Definition:Course and scope
⚖️ Course and scope is a legal doctrine used in insurance — particularly in workers' compensation and employers' liability — to determine whether an employee's injury or illness arose out of and during the performance of their job duties. This threshold question is often the single most important factor in deciding whether a claim is compensable: if the injury occurred within the course and scope of employment, the employer's insurer is generally obligated to provide benefits; if it did not, the claim may be denied.

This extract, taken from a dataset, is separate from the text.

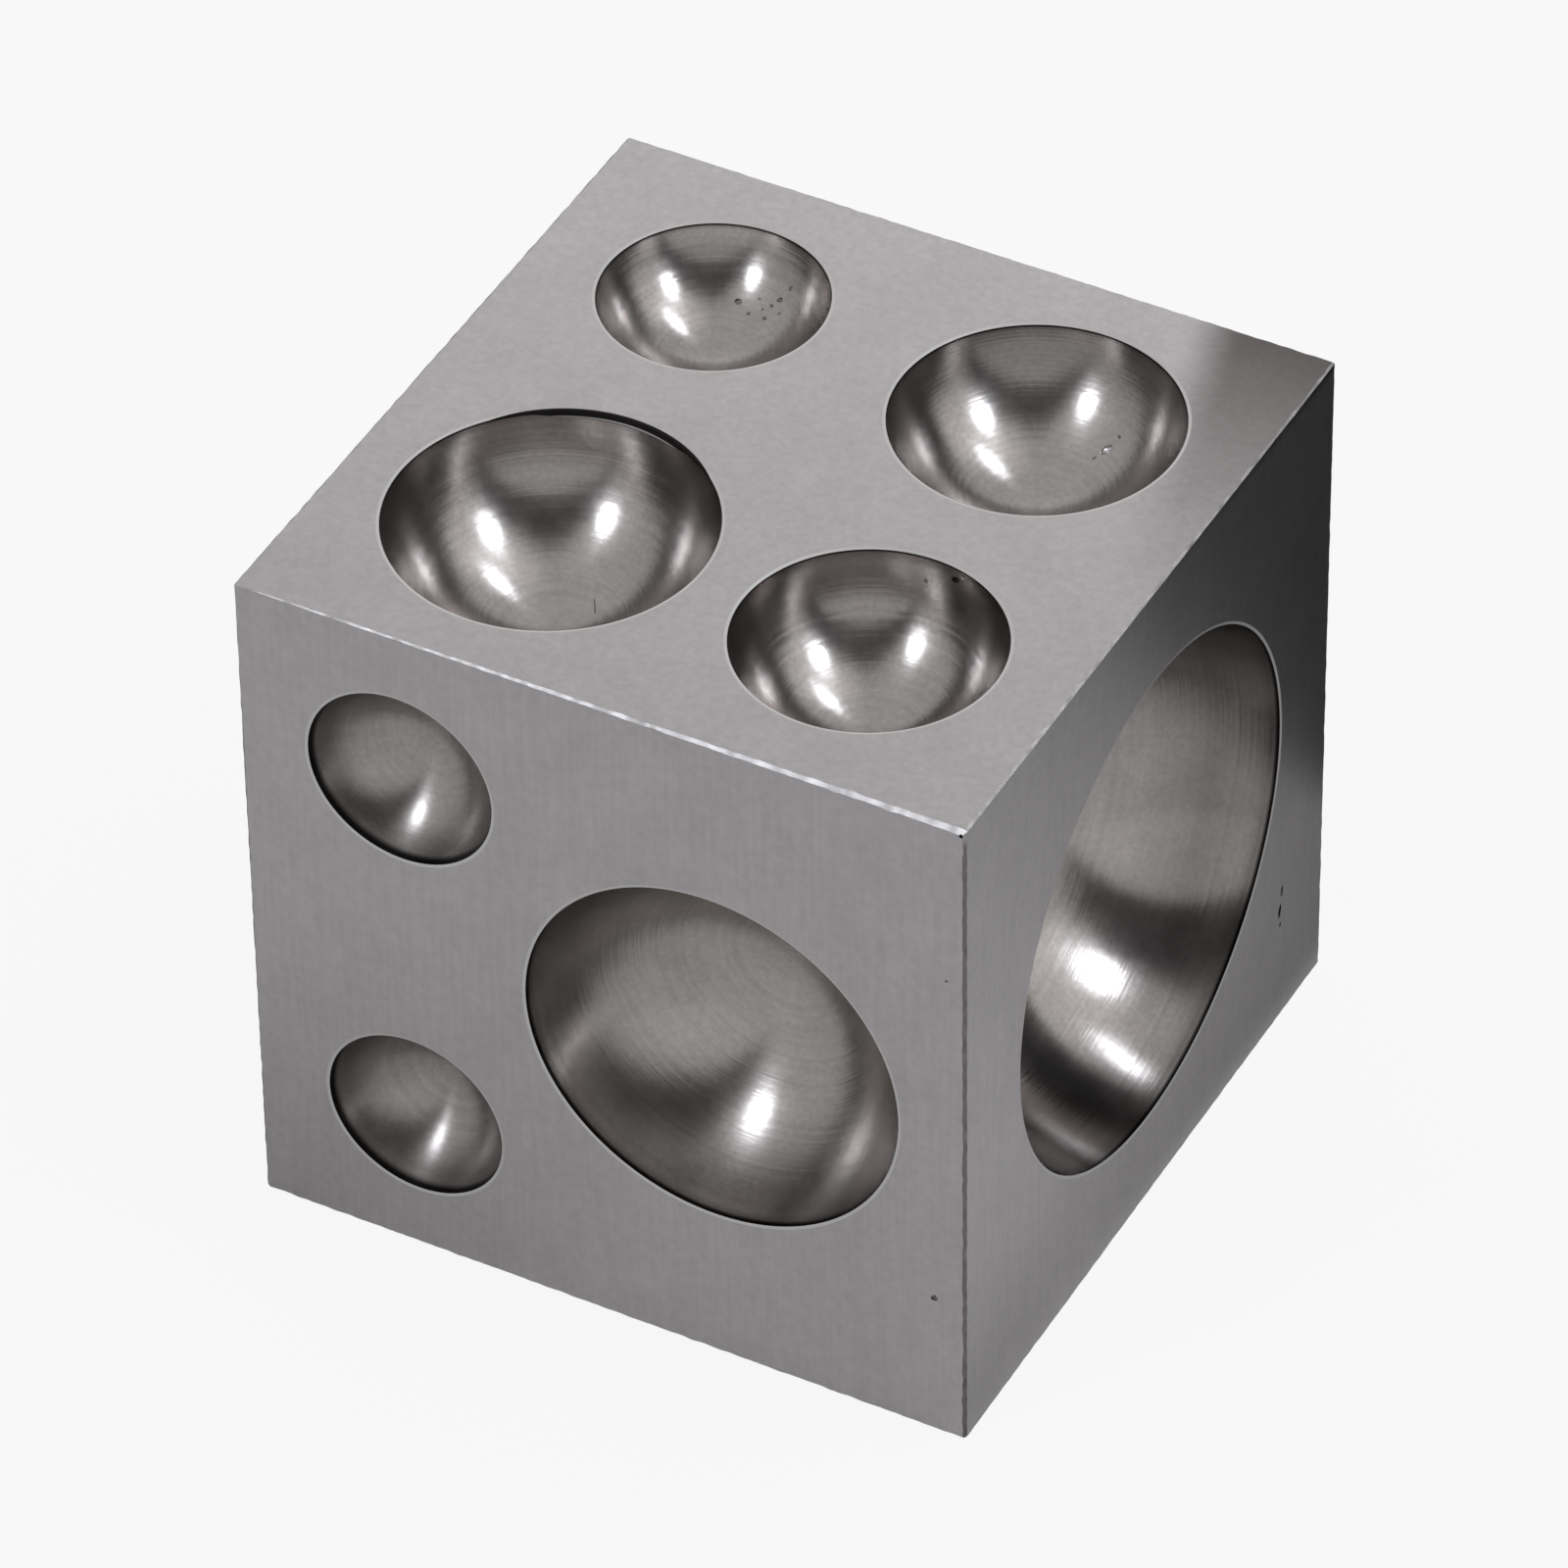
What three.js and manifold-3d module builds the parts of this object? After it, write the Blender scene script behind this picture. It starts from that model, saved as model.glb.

The doctrine has deep roots in common law jurisdictions such as the United States, the United Kingdom, and Australia, though analogous principles exist in civil law systems across Europe and Asia wherever statutory workplace injury schemes operate.
🔍 Applying the course-and-scope test requires examining the specific facts of each incident — the time, place, and circumstances of the injury, as well as the nature of the employee's duties and whether the activity that caused the injury was related to the employer's business. Routine scenarios, like a factory worker injured while operating machinery during a shift, are straightforward. Contested cases arise at the margins: injuries sustained during a lunch break on the employer's premises, accidents occurring while traveling for business, incidents at company-sponsored events, or harm resulting from horseplay. In the United States, each state's workers' compensation statute and case law provides its own refinements — some states follow a "positional risk" doctrine (the employment placed the worker in the position where the injury occurred), while others require a more direct causal link to job duties. Claims adjusters and defense counsel must navigate these jurisdiction-specific rules when evaluating each claim.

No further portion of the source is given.